Perdu de vue : justice fiscale
« Considérant que tout Etat ou collectivité d’Etats doit assurer l’égalité des droits des hommes et des femmes, favoriser le progrès social, instaurer des conditions de vie dignes et décentes pour tous et assurer un développement durable ; considérant que toute production de richesse doit s’accompagner d’une nécessaire redistribution équitable ; considérant que la fiscalité doit constituer un des outils indispensables de la redistribution des richesses et perm e t t re le financement des serv i c e s publics, nous proclamons au Forum social de Porto Alegre la présente déclaration universelle du droit à la justice fiscale comme élément de la justice sociale ».
Cette déclaration, proclamée lors du deuxième forum social mondial à Porto Alegre en janvier 2002, pose l’ensemble des éléments pour une justice fiscale, aussi bien pour le Sud que pour le Nord de la planète. Or, c’est la tendance inverse qui s’est accentuée, un peu partout, ces vingt dernières années. Avec les mesures de libéralisation des mouvements de capitaux, portées par tous les gouvernements de l’Union européenne, la faible imposition des patrimoines et des revenus financiers, la baisse des impôts sur les bénéfices des sociétés et plus récemment le démantèlement des taux supérieurs de l’impôt sur les revenus des ménages, les États ont procédé à des réformes fiscales aboutissant à réduire fortement la progressivité de l’impôt, à favoriser davantage encore les plus nantis, n’hésitant pas à mettre en péril les missions sociales indispensables des services publics.
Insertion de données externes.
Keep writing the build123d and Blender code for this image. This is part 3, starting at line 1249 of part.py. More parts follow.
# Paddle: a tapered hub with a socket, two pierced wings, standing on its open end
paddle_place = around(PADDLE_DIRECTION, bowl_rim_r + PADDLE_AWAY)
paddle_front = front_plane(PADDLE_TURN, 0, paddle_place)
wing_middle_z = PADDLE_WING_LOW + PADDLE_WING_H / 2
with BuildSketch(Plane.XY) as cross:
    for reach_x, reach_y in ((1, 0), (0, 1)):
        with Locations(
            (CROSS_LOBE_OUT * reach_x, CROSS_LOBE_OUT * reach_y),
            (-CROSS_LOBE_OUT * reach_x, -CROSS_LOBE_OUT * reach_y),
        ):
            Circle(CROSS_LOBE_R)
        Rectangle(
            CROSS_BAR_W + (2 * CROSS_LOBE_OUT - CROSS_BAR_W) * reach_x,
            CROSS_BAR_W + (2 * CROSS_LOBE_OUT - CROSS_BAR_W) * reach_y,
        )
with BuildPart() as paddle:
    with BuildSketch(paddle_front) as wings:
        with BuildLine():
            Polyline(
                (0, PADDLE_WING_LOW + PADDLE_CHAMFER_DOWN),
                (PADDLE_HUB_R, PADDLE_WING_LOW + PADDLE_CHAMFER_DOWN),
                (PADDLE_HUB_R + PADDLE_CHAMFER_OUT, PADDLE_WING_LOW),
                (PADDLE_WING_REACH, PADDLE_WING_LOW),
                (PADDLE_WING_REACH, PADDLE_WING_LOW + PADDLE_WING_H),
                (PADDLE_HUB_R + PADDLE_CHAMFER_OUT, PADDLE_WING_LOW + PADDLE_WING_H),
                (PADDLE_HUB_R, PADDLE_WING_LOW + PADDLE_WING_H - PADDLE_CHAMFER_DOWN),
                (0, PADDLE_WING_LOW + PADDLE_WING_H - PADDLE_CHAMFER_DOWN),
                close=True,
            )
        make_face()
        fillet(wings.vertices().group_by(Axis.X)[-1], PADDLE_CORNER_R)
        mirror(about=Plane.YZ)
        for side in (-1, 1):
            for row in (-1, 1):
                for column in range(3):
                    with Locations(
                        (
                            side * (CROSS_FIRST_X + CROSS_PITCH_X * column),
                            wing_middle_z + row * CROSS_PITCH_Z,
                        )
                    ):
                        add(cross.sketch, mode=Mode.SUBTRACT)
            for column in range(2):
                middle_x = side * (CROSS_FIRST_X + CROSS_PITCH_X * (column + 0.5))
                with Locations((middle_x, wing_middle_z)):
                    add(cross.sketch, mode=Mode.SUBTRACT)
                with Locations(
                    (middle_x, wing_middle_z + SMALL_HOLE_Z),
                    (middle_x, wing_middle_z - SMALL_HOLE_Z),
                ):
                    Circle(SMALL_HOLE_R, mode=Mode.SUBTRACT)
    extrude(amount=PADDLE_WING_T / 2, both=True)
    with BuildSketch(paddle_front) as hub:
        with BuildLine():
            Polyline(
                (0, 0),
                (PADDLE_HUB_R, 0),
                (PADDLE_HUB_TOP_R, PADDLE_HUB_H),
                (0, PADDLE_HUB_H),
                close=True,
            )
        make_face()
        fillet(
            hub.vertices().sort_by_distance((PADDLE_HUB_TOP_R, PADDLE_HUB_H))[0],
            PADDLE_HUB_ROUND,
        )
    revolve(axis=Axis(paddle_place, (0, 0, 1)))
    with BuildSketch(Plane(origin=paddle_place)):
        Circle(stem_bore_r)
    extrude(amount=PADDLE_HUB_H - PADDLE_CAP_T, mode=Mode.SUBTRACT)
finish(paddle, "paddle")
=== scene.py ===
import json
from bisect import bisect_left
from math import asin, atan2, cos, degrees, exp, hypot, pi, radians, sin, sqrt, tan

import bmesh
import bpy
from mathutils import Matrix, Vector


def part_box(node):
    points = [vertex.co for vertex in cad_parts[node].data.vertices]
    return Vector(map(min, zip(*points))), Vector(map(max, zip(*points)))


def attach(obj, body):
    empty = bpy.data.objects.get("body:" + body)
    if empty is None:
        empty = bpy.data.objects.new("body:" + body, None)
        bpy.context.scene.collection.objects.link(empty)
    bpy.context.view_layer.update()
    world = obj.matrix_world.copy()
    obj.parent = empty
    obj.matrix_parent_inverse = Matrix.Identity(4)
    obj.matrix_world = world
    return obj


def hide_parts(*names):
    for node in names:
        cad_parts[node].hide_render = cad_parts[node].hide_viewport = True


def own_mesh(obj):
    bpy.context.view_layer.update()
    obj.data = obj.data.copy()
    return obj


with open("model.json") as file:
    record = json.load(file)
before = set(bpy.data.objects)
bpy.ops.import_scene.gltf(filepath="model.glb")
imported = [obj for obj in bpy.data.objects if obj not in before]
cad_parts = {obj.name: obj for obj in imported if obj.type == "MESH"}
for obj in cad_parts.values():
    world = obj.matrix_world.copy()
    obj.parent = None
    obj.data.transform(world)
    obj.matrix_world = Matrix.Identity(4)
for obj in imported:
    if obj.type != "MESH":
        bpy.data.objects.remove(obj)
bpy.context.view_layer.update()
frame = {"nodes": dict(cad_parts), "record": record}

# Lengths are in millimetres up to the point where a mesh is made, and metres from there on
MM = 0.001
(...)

Pour les pays du tiers monde, la situation est bien pire encore. Le remboursement de la dette (avec des taux d’intérêts très élevés), le détournement des fonds publics dans les paradis fiscaux, la détérioration des termes de l’échange (avec la baisse du coût des matières premières, la diminution drastique des taxes à l’importation, imposée par l’OMC), la généralisation de la TVA, « l’impôt de consommation », à des taux très élevés (voir l’Afrique subsaharienne), ces différents éléments ne font qu’accentuer l’injustice fiscale, élargir le fossé entre riches et pauvres et réduire, à une peau de chagrin, les capacités financières des États.
Les mesures à prendre pour une justice fiscale sont formulées et avancées, depuis des années, par les mouvements sociaux et syndicaux. Il s’agit, pour l’essentiel, de privilégier l’impôt progressif sur les revenus, l’impôt sur les bénéfices des entreprises, l’impôt sur la spéculation (taxe « Tobin »), l’impôt sur la fortune. Ce type d’impôt est préconisé par la CNUCED elle-même, dans son rapport de 1995.
Les obstacles à de telles mesures ne sont point techniques. Deux livres « Révélations » et « la Boîte noire », publiés par le journaliste français, Denis Robert, avec la collaboration d’un ancien fiscaliste au Luxembourg, Ernest Backes, apportent la preuve qu’il est techniquement possible d’assurer une « traçabilité » de toutes les opérations financières internationales.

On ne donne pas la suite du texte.